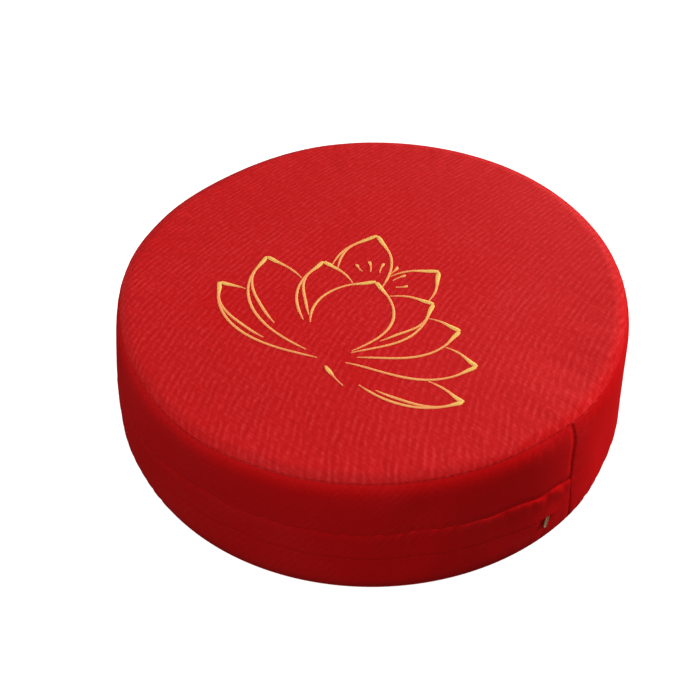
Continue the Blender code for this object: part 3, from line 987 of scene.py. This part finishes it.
==
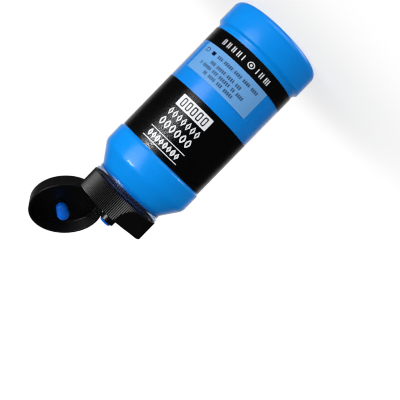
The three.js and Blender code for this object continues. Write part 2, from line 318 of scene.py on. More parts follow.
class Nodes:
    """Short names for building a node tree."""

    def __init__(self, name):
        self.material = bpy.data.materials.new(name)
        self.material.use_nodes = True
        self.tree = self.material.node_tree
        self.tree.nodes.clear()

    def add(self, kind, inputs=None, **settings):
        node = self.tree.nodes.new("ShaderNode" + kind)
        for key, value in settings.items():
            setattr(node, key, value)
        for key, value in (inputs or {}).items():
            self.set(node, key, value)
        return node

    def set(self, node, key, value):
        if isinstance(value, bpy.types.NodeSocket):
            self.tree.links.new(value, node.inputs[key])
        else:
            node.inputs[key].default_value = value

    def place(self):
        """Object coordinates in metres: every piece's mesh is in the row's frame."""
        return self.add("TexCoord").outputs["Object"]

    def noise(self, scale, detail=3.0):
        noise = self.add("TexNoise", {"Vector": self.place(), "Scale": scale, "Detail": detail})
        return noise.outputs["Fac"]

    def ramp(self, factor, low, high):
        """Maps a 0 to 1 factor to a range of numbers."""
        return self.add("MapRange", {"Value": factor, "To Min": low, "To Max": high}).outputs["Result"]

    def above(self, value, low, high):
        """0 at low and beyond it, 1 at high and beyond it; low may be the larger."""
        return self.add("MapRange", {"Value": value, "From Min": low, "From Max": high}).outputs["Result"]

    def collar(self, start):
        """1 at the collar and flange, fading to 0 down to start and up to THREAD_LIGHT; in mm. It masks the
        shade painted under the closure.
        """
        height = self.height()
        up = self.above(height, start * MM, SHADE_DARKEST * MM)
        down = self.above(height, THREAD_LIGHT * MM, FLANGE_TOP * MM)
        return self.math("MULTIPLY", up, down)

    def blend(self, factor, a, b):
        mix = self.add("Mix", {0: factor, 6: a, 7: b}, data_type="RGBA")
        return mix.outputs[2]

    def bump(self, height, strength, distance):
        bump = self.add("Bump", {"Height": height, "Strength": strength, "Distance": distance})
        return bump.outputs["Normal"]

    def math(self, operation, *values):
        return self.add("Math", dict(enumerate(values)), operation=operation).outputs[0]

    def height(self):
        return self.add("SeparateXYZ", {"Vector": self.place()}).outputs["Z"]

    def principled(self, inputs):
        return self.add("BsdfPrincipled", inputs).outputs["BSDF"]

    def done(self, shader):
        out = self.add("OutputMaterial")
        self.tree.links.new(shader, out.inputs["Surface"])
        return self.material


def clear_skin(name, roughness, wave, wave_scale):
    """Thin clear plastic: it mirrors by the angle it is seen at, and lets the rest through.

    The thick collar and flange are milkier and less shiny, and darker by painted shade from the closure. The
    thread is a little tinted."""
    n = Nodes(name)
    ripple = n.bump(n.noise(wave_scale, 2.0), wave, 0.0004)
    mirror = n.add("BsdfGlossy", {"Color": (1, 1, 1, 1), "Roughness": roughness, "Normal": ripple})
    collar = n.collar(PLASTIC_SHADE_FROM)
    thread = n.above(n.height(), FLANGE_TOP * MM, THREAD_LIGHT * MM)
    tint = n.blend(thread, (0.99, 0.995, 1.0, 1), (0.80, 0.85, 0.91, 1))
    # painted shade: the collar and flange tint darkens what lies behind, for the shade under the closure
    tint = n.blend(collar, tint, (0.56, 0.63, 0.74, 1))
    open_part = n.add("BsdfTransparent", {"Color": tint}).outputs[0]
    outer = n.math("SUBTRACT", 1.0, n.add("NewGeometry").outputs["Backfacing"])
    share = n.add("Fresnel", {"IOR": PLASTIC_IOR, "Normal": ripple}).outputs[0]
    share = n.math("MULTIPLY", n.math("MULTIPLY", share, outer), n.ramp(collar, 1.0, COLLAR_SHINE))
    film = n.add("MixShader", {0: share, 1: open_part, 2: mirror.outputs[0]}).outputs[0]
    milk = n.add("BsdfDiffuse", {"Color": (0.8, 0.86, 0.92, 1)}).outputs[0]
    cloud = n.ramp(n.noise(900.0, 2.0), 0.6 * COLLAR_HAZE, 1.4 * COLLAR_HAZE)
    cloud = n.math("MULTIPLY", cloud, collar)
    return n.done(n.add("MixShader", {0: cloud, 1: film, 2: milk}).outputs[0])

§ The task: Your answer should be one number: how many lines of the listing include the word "scene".

§ Final answer: 2